Statisticians show growing interest in estimating and analyzing heterogeneity in causal effects in observational studies. However, there usually exists a trade-off between accuracy and interpretability for developing a desirable estimator for treatment effects, especially in the case when there are a large number of features in estimation. To make efforts to address the issue, we propose a score-based framework for estimating the Conditional Average Treatment Effect (CATE) function in this paper.

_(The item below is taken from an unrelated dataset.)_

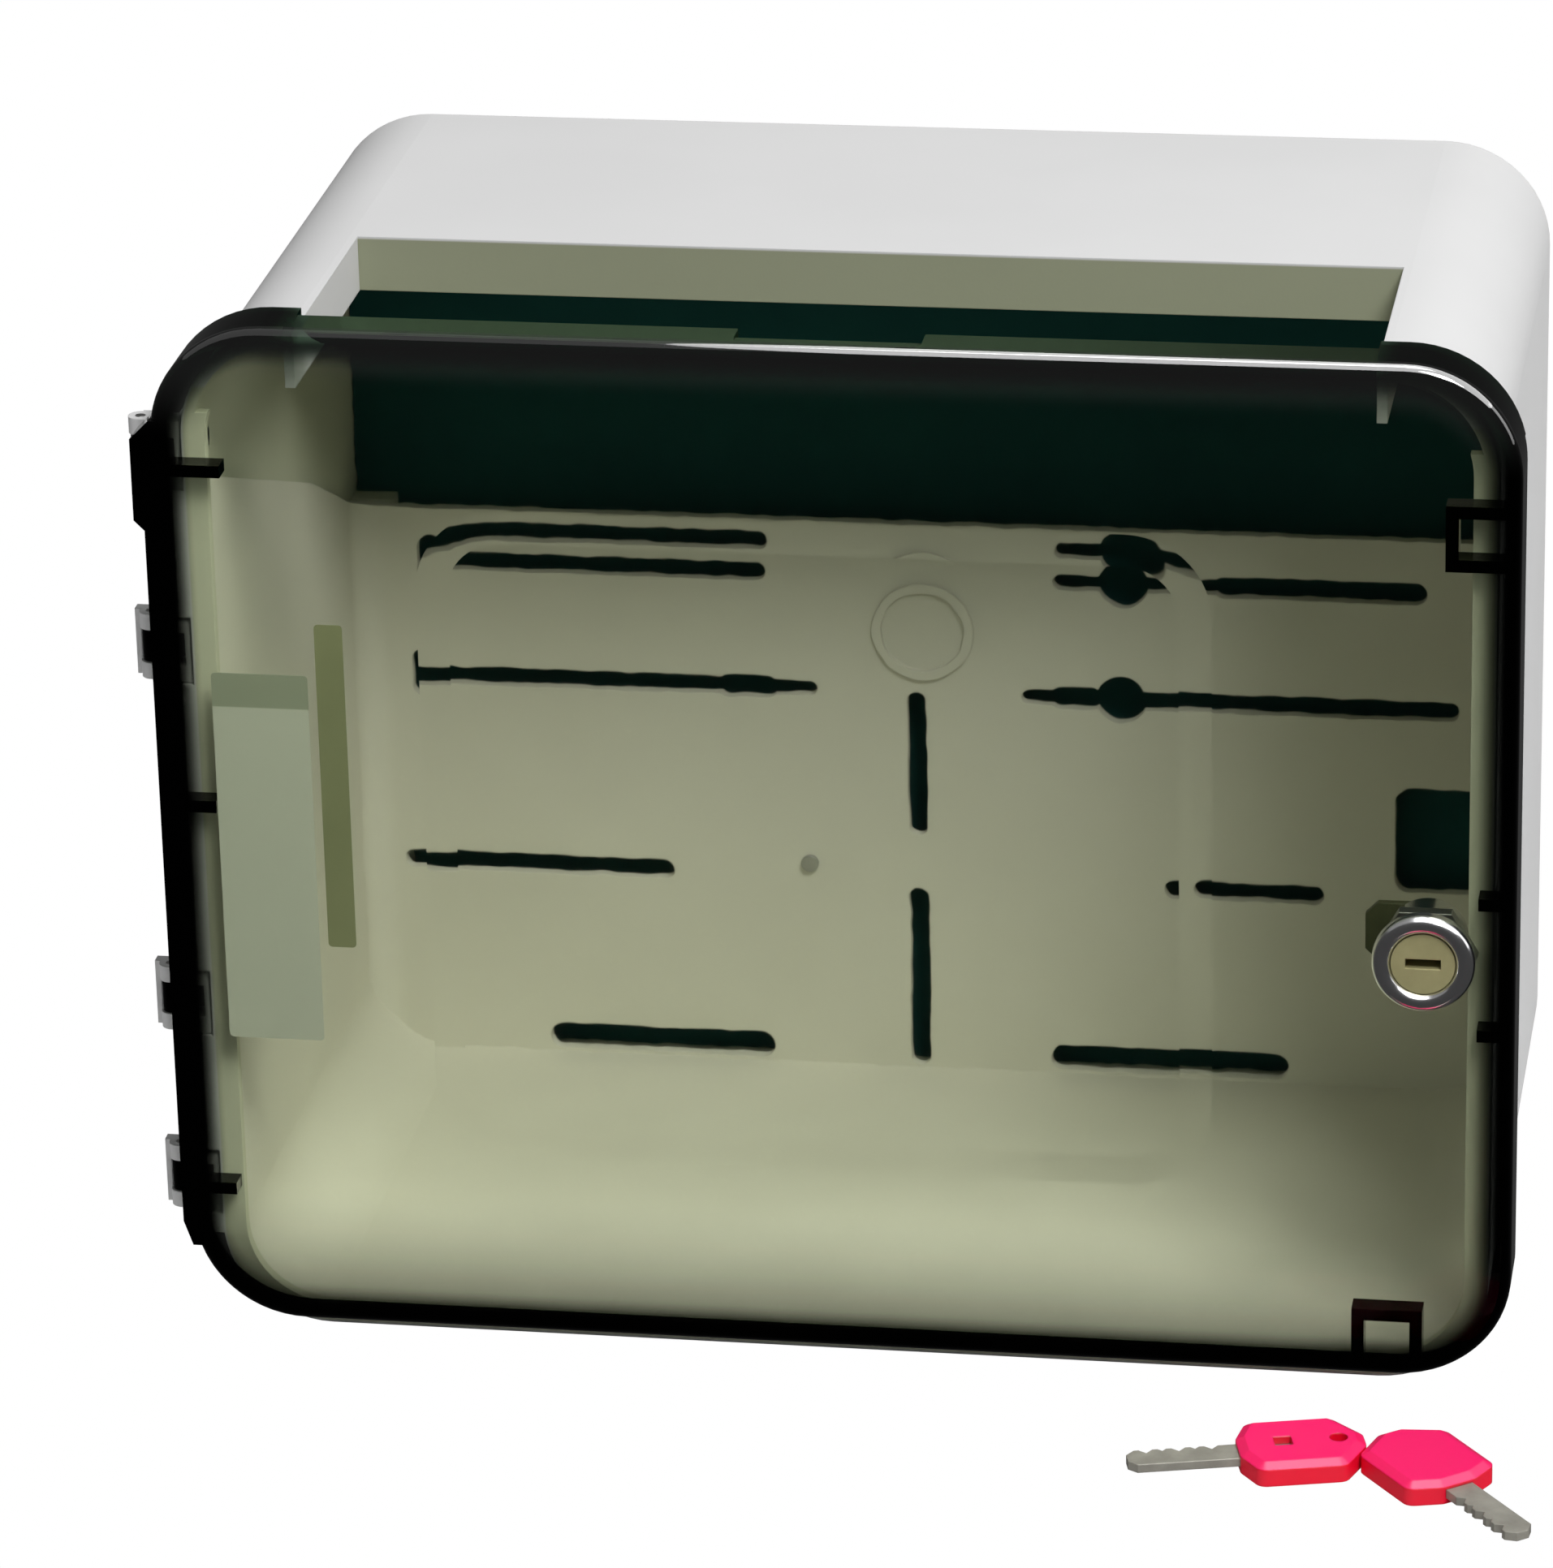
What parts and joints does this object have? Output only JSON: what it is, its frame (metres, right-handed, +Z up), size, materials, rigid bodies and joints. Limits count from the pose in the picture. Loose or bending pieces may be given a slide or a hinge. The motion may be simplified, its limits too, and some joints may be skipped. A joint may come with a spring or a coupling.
{
  "type": "sharps container enclosure",
  "caption": "Wall cabinet for a sharps container: moulded housing open at the top, slotted liner, smoke-tinted hinged door with a cam lock, and two keys.",
  "frame": {"origin": "centre of the housing's underside", "axes": "+X to the right seen from the front, +Y to the back (towards the wall), +Z up"},
  "size_m": [0.3499, 0.2633, 0.267],
  "materials": {
    "housing_plastic": "light grey moulded plastic, satin",
    "liner_plastic": "beige moulded plastic, satin",
    "dark_plate": "dark painted sheet, satin",
    "screw_steel": "plain zinc-plated steel",
    "smoke_plastic": "smoke-tinted transparent plastic, polished",
    "label_film": "blank printed film",
    "lock_chrome": "polished chrome",
    "lock_face": "satin plated face of the lock's plug",
    "wafer_brass": "plain brass",
    "key_steel": "nickel-plated steel",
    "key_plastic": "bright pink moulded plastic"
  },
  "bodies": {
    "cabinet": {"housing": "housing_plastic", "liner": "liner_plastic", "rear_plate": "dark_plate", "plate_screws": "screw_steel", "liner_screw": "screw_steel", "hinge_loop_1": "housing_plastic", "hinge_loop_2": "housing_plastic", "hinge_loop_3": "housing_plastic", "hinge_loop_4": "housing_plastic", "loop_screws": "screw_steel", "hinge_pin_1": "screw_steel", "hinge_pin_2": "screw_steel", "hinge_pin_3": "screw_steel", "hinge_pin_4": "screw_steel", "key_1_blade": "key_steel", "key_1_head": "key_plastic", "key_2_blade": "key_steel", "key_2_head": "key_plastic"},
    "door": {"door": "smoke_plastic", "door_label": "label_film", "door_strip": "label_film", "lock_barrel": "lock_chrome", "lock_washer": "screw_steel", "lock_nut": "screw_steel"},
    "lock_core": {"lock_plug": "lock_face", "lock_wafers": "wafer_brass", "cam": "screw_steel", "cam_screw": "screw_steel"}
  },
  "joints": [
    {"name": "door_hinge", "type": "hinge", "parent": "cabinet", "child": "door", "pos_m": [-0.17, -0.084, 0.134], "axis": [0, 0, -1], "range_deg": [0, 105]},
    {"name": "lock_turn", "type": "hinge", "parent": "door", "child": "lock_core", "pos_m": [0.143, -0.088, 0.1165], "axis": [0, 1, 0], "range_deg": [0, 180]}
  ]
}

The framework integrates two components: (i) leverage the joint use of propensity and prognostic scores in a matching algorithm to obtain a proxy of the heterogeneous treatment effects for each observation, (ii) utilize non-parametric regression trees to construct an estimator for the CATE function conditioning on the two scores. The method naturally stratifies treatment effects into subgroups over a 2d grid whose axis are the propensity and prognostic scores. We conduct benchmark experiments on multiple simulated data and demonstrate clear advantages of the proposed estimator over state of the art methods. We also evaluate empirical performance in real-life settings, using two observational data from a clinical trial and a complex social survey, and interpret policy implications following the numerical results.

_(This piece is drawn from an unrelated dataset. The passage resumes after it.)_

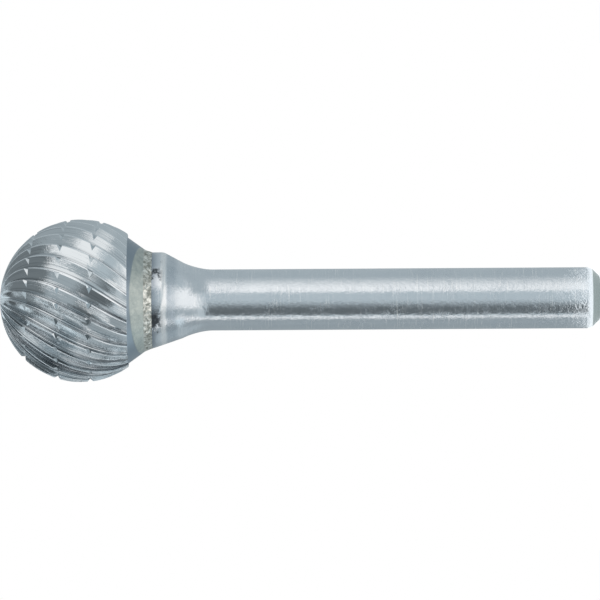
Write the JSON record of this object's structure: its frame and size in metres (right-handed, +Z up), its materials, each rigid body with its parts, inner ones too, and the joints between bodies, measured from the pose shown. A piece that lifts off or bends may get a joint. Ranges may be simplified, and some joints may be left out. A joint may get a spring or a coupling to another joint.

翻译：统计学家对观察性研究中因果效应的异质性估计与分析日益关注。然而，在开发理想的处理效应估计量时，准确性与可解释性之间通常存在权衡，尤其在估计涉及大量特征的情况下。为应对这一问题，本文提出了一种基于得分的条件平均处理效应（CATE）函数估计框架。该框架整合了两个组成部分：（i）在匹配算法中联合使用倾向得分与预后得分，为每个观测对象获取异质性处理效应的代理变量；（ii）利用非参数回归树基于这两个得分构建CATE函数的估计量。该方法将处理效应自然地依据以倾向得分和预后得分为坐标轴的二维网格划分为子组。我们在多个模拟数据上进行了基准实验，结果表明所提出的估计量相较于现有最优方法具有显著优势。我们还利用来自临床试验和复杂社会调查的两项观察性数据评估了实证表现，并根据数值结果解读了政策含义。